Other animals emerge from the author's deep subconscious, all the time revealing his obsession with male sexuality, a sexuality that is itself obsessed with power. It would be too obvious to mention the overt description of male dread when Eeyore looks between his legs and finds that he has lost his tail. Winnie-the-Pooh is horrified (male-bonding is here evident) and he finds that another male, Owl, has mockingly nailed it to his door, inviting visitors to pull it:

`Owl' said Pooh solemnly, `you made a mistake. Somebody did want it.'
`Who?'
`Eeyore. My dear friend Eeyore. He was - he was very fond of it.'
`Fond of it?'
`Attached to it,' said Winnie-the-Pooh sadly

When the tail is finally re-attached, we witness something like euphoria when masculine group identity is reintroduced by a rites of passage birthday party at which Eeyore is given a deflated balloon:

`Eeyore frisked about the field, waving his tail so happily that Winnie-the-Pooh came over all funny.'

Terror of marriage haunts even the very young male. This can be seen in such a passage as:

`The Piglet was sitting on the ground at the door of his house blowing happily at a dandelion, and wondereing whether it would be this year, next year sometime or never. He had just discovered that it would be never, and was trying to remember what `it' was, and hoping that it wasn't anything nice.'

Most tellingly, the exclusively male animals are terrified when the only female, Kanga, appears in the wood. Her femaleness is proclaimed by her baby. The female must be driven out. The baby must be kidnapped and replaced.1 Piglet is substituted, and there follows a scene which terrifies males. The female is clearly intelligent. She affects not to recognise that Piglet is not Roo, and gives him a symbolic cleansing:

`Bath first' said Kanga in a cheerful voice

And then with clear anti-masculine intention she adds:

`I am not at all sure,' said Kanga in a thoughtful voice, `that it wouldn't be a good idea to have a cold bath this evening..
`Can't you see?' shouted Piglet. `Haven't you got eyes? Look at me!'
`I am looking, Roo, dear,' said Kanga rather severely.
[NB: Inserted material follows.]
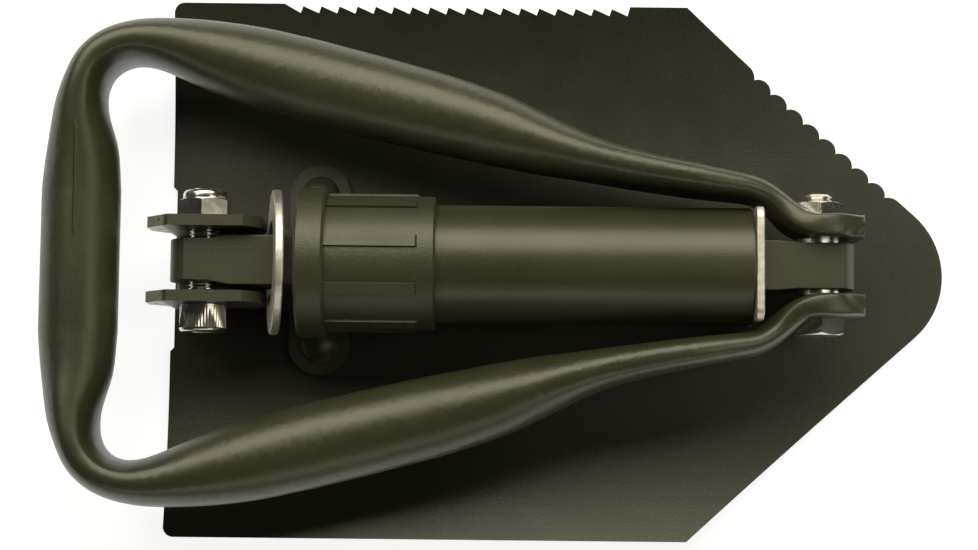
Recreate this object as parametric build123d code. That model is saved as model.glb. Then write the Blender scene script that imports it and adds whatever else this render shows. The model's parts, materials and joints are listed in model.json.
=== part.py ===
"""Folding camp shovel: dished blade with a saw edge, shaft with a screw locking collar, D handle.

Millimetres. +X runs along the folded tool to the blade's point, +Y is the saw side, +Z is up.
The origin is under the middle of the folded tool, level with the underside of the blade.
Both hinges turn about Y at the height of the shaft's axis. The shovel is drawn folded, with its
collar slack and the lock washer leaning on the core bar.
"""
from build123d import *
from math import asin, atan2, cos, hypot, pi, radians, sin
import os

os.makedirs("parts", exist_ok=True)

# Main places
axis_z = 26.0            # height of the shaft's axis and of both hinge axes
blade_hinge_x = -81.5
handle_hinge_x = 87.5

# Blade
sheet = 2.0
blade_half_width = 76.0
blade_rear_x = -93.85
shoulder_x = 53.0        # where the straight sides turn in towards the point
tip_x = 126.75
tip_radius = 23.5
dish_rise = 7.0          # how far the side edges stand above the flat middle
flat_half = 31.0         # half-width of the flat middle
heel_recess = 1.1        # shallow step in the rear edge
heel_half = 22.5
blade_corner_radius = 3.0
trim_margin = 5.0        # extra sheet left round the outline before it is cut
saw_teeth = 18
saw_pitch = 5.2
saw_first_tip_x = -57.0
saw_lead_in = 4.6        # slope from the side line down to the first tooth
saw_tip_drop = 0.6       # tips stand this far inside the side line
saw_gullet_drop = 2.5
saw_steep_run = 0.7      # length of a tooth's steep flank
lobes = 8
lobe_pitch = 6.3
lobe_depth = 1.75
first_notch = 28.0       # distance of the first notch down the slanted edge

# Bracket, riveted to the blade
bracket_sheet = 2.5
ear_gap = 17.5
ear_sheet = 3.0
ear_front = 16.5         # flat that the lock washer bears on
ear_rear = 15.2          # the ears' nose
ear_height = 13.0
ear_sweep = 17.6         # largest radius of the ears, inside the leaning washer
ear_back = [             # from the blade hinge: top, nose and foot of the ears
    (-8.5, ear_height), (-ear_rear, 4.5), (-ear_rear, -4.0), (-10.5, -10.0), (-10.5, -24.0), (11.5, -24.0),
    (12.5, -18.0),
]
base_rear = 10.5         # the base starts under the ears' foot
base_edge_radius = 1.8   # bend between the ears and the base
foot_x = 30.2            # the foot and its rivets, from the blade hinge
foot_radius = 8.6
rivet_y = 21.4
rivet_shank = 3.0
rivet_head_radius = 5.4
rivet_head_height = 3.0
rivet_tail_radius = 4.6  # countersunk under the blade
rivet_tail_depth = 1.4

# Hinge bolts and nuts, M8
bolt_radius = 4.0
bolt_end_chamfer = 0.7
running_gap = 0.05       # radial clearance of a running fit
nut_across_flats = 13.0
socket_head_radius = 6.4
socket_head_length = 7.7
socket_across_flats = 6.0
socket_depth = 4.0
socket_screw_end = 8.3   # shank past the ear
lock_nut_hex_length = 5.4
lock_nut_hex_radius = 7.2
lock_nut_length = 7.9
lock_nut_collar_radius = 6.1
lock_nut_round = 1.1
ring_radius = 5.3        # nylon ring inside the lock nut
ring_start = 5.0
ring_end = 7.2
hex_head_height = 4.6
hex_bolt_end = 6.0       # shank past the lug
thin_nut_height = 3.7
hex_cone_radius = 7.3    # barrel that takes the corners off a hexagon

# Core bar, tube and the collar that locks both hinges
bar_width = 13.6
bar_height = 16.0
front_eye_width = 11.6
rear_eye_width = 12.6
front_eye_end = 9.2      # bar past the blade hinge
rear_eye_end = 10.0      # bar past the handle hinge
front_eye_neck = (2.0, 7.5)     # where the bar narrows to its eyes, from each hinge
rear_eye_neck = (-12.0, -6.0)
bar_gap = 0.2            # clearance of the bar in the holes that slide on it
tube_radius = 16.25
thread_radius = 15.45
tube_bore = 13.25
tube_front = 27.0        # distances from the blade hinge
thread_end = 46.0
tube_rear_x = 68.95
plate_side = 31.0
plate_thickness = 2.15
plate_corner_radius = 3.5
guide_inset = 0.5        # front guide inside the tube's end
guide_length = 12.0
collar_front = 26.1
flange_length = 8.0
flange_radius = 20.7
collar_length = 37.8
collar_mouth = 5.0       # depth of the clearance ahead of the insert
sleeve_radius = 18.5
ribs = 9
rib_first_angle = 36.0
rib_width = 3.2
rib_height = 0.65
rib_length = 25.0
insert_front = 29.0
insert_rear = 45.2
insert_radius = 17.0
washer_radius = 20.0
washer_thickness = 2.5
washer_hole = 11.4
washer_x = 19.5
washer_lean = 9.0

# Handle tube, described from its free lug to the middle of the grip
tube_wall = 1.8
handle_girth = 69.0
lug_inner = 7.7
lug_outer = 14.1
spacer_radius = 5.9      # thin washers between the lugs and the bar's rear eye
spacer_gap = 0.15
seat_radius = 7.9        # flat pressed round the hinge bolt's head and nut
grip_back = 203.25       # middle of the grip, behind the handle hinge
# distance behind the hinge, distance from the middle plane, half thickness in the handle's plane,
# half height (0: found from the tube's girth), squareness of the section, waist of the section
handle_stations = [
    (-11.5, 10.9, 3.25, 9.6, 6.0, 0.0),
    (-7.5, 10.9, 3.25, 12.8, 6.0, 0.0),
    (-2.0, 10.9, 3.25, 14.4, 6.0, 0.0),
    (3.5, 11.3, 3.3, 14.3, 5.0, 0.0),
    (8.0, 13.9, 3.5, 11.5, 3.0, 0.0),
    (12.2, 17.8, 3.7, 10.6, 2.3, 0.03),
    (17.0, 20.7, 3.8, 11.6, 2.3, 0.08),
    (24.0, 22.2, 4.2, 13.2, 2.5, 0.15),
    (35.0, 23.9, 4.9, 0, 2.5, 0.18),
    (50.0, 26.5, 5.6, 0, 2.4, 0.16),
    (62.0, 29.2, 6.5, 0, 2.2, 0.10),
    (75.0, 33.0, 8.2, 0, 2.0, 0.0),
    (88.0, 37.2, 10.0, 0, 2.0, 0.0),
    (104.0, 41.6, 11.1, 0, 2.0, 0.0),
    (122.0, 46.1, 11.5, 0, 2.0, 0.0),
    (141.0, 50.8, 11.6, 0, 2.0, 0.0),
    (156.0, 54.6, 11.1, 0, 2.0, 0.0),
    (168.0, 57.6, 9.6, 0, 2.1, 0.0),
    (178.0, 59.9, 7.6, 0, 2.2, 0.0),
    (187.0, 60.7, 6.0, 0, 2.3, 0.0),
    (194.5, 58.9, 5.5, 0, 2.4, 0.0),
    (200.0, 54.4, 5.5, 0, 2.4, 0.0),
    (202.8, 48.0, 5.9, 0, 2.3, 0.0),
    (203.8, 40.0, 7.6, 0, 2.1, 0.0),
    (grip_back, 31.0, 9.7, 0, 2.0, 0.0),
    (grip_back, 21.0, 10.8, 0, 2.0, 0.0),
    (grip_back, 10.0, 10.8, 0, 2.0, 0.0),
    (grip_back, 0.0, 10.8, 0, 2.0, 0.0),
]
handle_sections = 46
section_points = 20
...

Here the author is some difficulty. Female superiority has been established almost in spite of himself. The last sentence in the chapter tells us that she taught Pooh to jump. Thus, the mother-figure reigns supreme, the purifier and the instructress


Little wonder that such opprobrium been showered on Claudis von Strassenbahn. Perhaps next year a member of the Winnie-the-Pooh Society, more learned in the works of Milne than I, will open up new channels of critical enquiry into the deeply complex structures of Winnie-the-Pooh.


1: We may notice in passing that Christopher Robin's mother is never mentioned; and in the poem `James, James, Morrison, Morrison' the mother clearly elopes and abandons her child.